Den ganzen Sommer über, den ich fern von der Stadt zuzubringen pflege, sehne ich mich nach Genüssen der Kunst, vor Allem nach Gemälden, vergegenwärtige mir jene, die ich am meisten liebe, verlange nach ihnen, wie man in tiefer Winternacht nach Morgenlicht verlangt, und wenn ich dann im Spätherbst nach der Stadt zurückkehre und nur ein paar Straßen weit zu gehen brauchte, um meine Sehnsuchtsträume zu verwirklichen – thue ich es dann? Nein.

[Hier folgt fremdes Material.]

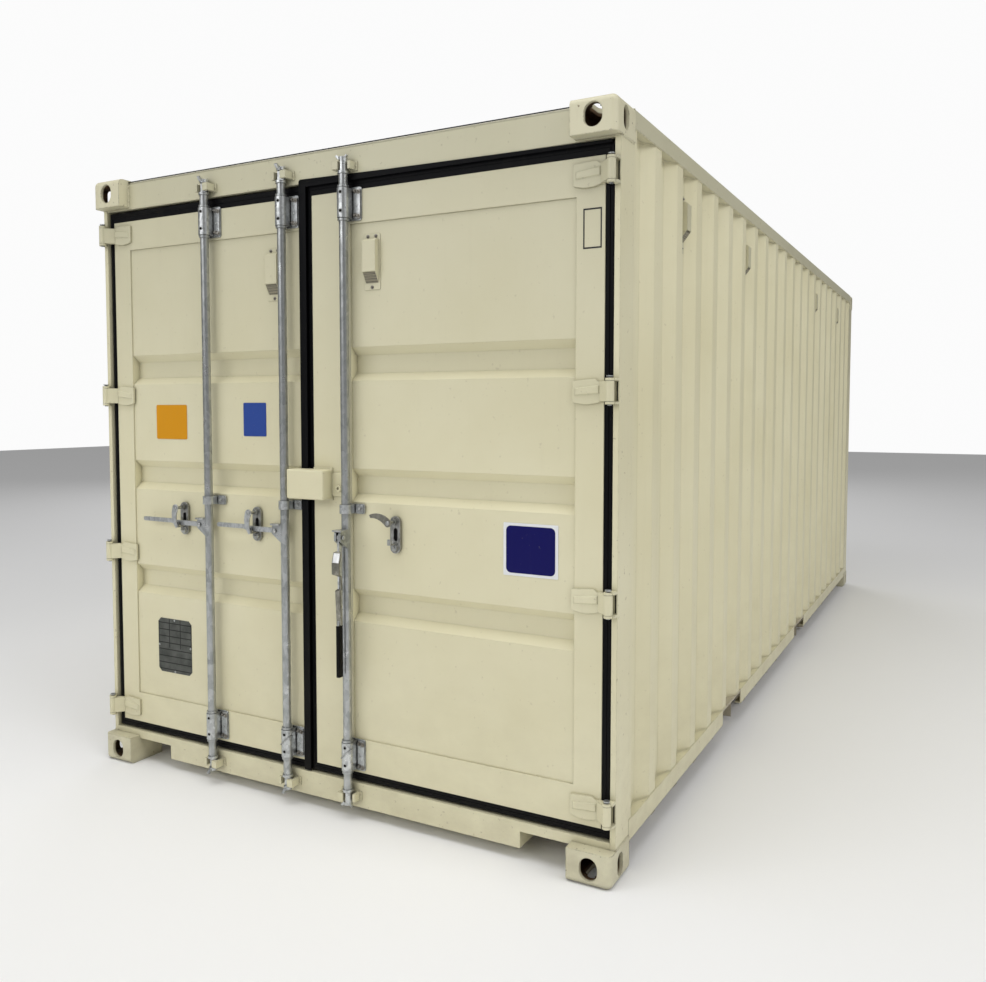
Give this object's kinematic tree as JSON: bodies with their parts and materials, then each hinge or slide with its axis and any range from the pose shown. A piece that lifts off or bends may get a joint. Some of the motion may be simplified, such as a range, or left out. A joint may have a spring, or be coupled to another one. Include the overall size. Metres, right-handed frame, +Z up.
{
  "type": "shipping container",
  "caption": "Closed steel freight container with corrugated walls, double end doors, lock bars with cams and handles, corner castings and fork pockets.",
  "frame": {"origin": "on the ground, in the middle of the four bottom corner castings", "axes": "+Z up, Y along the length with the doors facing -Y, X across the width with +X on the right seen from the door end"},
  "size_m": [2.438, 6.092, 2.591],
  "materials": {
    "painted_steel": "satin",
    "underframe_steel": "satin",
    "galvanised": "satin",
    "seal": "matte",
    "plywood": "matte",
    "black_grip": "matte"
  },
  "bodies": {
    "container": {"corner_castings_top": "painted_steel", "corner_castings_bottom": "painted_steel", "rear_corner_posts": "painted_steel", "front_corner_posts": "painted_steel", "door_header": "painted_steel", "door_sill": "painted_steel", "front_top_rail": "painted_steel", "front_bottom_rail": "painted_steel", "top_side_rails": "painted_steel", "bottom_side_rails": "painted_steel", "left_side_wall": "painted_steel", "right_side_wall": "painted_steel", "front_wall": "painted_steel", "roof_panel": "painted_steel", "floor_boards": "plywood", "cross_members": "underframe_steel", "fork_pockets": "underframe_steel", "hinge_lugs": "painted_steel", "hinge_pins": "galvanised", "cam_keepers": "painted_steel", "side_vents": "painted_steel"},
    "left_door": {"left_door_frame": "painted_steel", "left_door_panel": "painted_steel", "left_door_gasket": "seal", "left_hinge_blades": "painted_steel", "left_bar_brackets": "galvanised", "left_handle_retainers": "galvanised", "left_door_vent": "painted_steel"},
    "right_door": {"right_door_frame": "painted_steel", "right_door_panel": "painted_steel", "right_door_gasket": "seal", "right_hinge_blades": "painted_steel", "right_bar_brackets": "galvanised", "right_handle_retainer": "galvanised", "right_door_vent": "painted_steel", "lock_box": "painted_steel"},
    "left_outer_bar": {"left_outer_bar": "galvanised", "left_outer_cams": "galvanised"},
    "left_outer_handle": {"left_outer_handle": "galvanised"},
    "left_outer_catch": {"left_outer_catch": "galvanised"},
    "left_inner_bar": {"left_inner_bar": "galvanised", "left_inner_cams": "galvanised"},
    "left_inner_handle": {"left_inner_handle": "galvanised"},
    "left_inner_catch": {"left_inner_catch": "galvanised"},
    "right_bar": {"right_bar": "galvanised", "right_cams": "galvanised"},
    "right_handle": {"right_handle": "galvanised", "right_handle_grip": "black_grip"},
    "right_catch": {"right_catch": "galvanised"}
  },
  "joints": [
    {"name": "left_door_hinge", "type": "hinge", "parent": "container", "child": "left_door", "pos_m": [-1.193, -3.005, 1.3], "axis": [0, 0, -1], "range_deg": [0, 250]},
    {"name": "right_door_hinge", "type": "hinge", "parent": "container", "child": "right_door", "pos_m": [1.193, -3.005, 1.3], "axis": [0, 0, 1], "range_deg": [0, 250]},
    {"name": "left_outer_bar_turn", "type": "hinge", "parent": "left_door", "child": "left_outer_bar", "pos_m": [-0.58, -3.004, 1.108], "axis": [0, 0, 1], "range_deg": [0, 110]},
    {"name": "left_outer_handle_drop", "type": "hinge", "parent": "left_outer_bar", "child": "left_outer_handle", "pos_m": [-0.62, -3.004, 1.108], "axis": [0, -1, 0], "range_deg": [-15, 90]},
    {"name": "left_outer_catch_turn", "type": "hinge", "parent": "left_door", "child": "left_outer_catch", "pos_m": [-0.752, -3.023, 1.172], "axis": [0, -1, 0], "range_deg": [-110, 0]},
    {"name": "left_inner_bar_turn", "type": "hinge", "parent": "left_door", "child": "left_inner_bar", "pos_m": [-0.17, -3.004, 1.108], "axis": [0, 0, 1], "range_deg": [0, 110]},
    {"name": "left_inner_handle_drop", "type": "hinge", "parent": "left_inner_bar", "child": "left_inner_handle", "pos_m": [-0.21, -3.004, 1.108], "axis": [0, -1, 0], "range_deg": [-15, 90]},
    {"name": "left_inner_catch_turn", "type": "hinge", "parent": "left_door", "child": "left_inner_catch", "pos_m": [-0.342, -3.023, 1.172], "axis": [0, -1, 0], "range_deg": [-110, 0]},
    {"name": "right_bar_turn", "type": "hinge", "parent": "right_door", "child": "right_bar", "pos_m": [0.131, -3.004, 1.108], "axis": [0, 0, -1], "range_deg": [-90, 20]},
    {"name": "right_handle_drop", "type": "hinge", "parent": "right_bar", "child": "right_handle", "pos_m": [0.131, -3.044, 1.108], "axis": [1, 0, 0], "range_deg": [-105, 0]},
    {"name": "right_catch_turn", "type": "hinge", "parent": "right_door", "child": "right_catch", "pos_m": [0.338, -3.023, 1.172], "axis": [0, -1, 0], "range_deg": [0, 110]}
  ]
}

Ehe ich mich dessen versehe, sind alle meine Stunden eingeschachtelt, ich kann keine mehr zum besonderen Gebrauch herauskriegen. Die Galerien sind nur Vormittags geöffnet; da bilde ich mir nun aus alter Gewohnheit ein, ich müsse schreiben. Lächerlich. Wenn ich bedenke, womit ich die Zeit vollgeschrieben habe, möchte ich mit reuigem Bedauern seufzen: Warum bin ich nicht lieber – ich will nicht einmal sagen, in Galerien – nein! nur ganz einfach spazieren gegangen!

Betty Paoli: „Eine Gemäldesammlung in Wien.“ In: Die Grenzboten, 1844, 3. Jahrgang, 1. Semester. S. 395-417.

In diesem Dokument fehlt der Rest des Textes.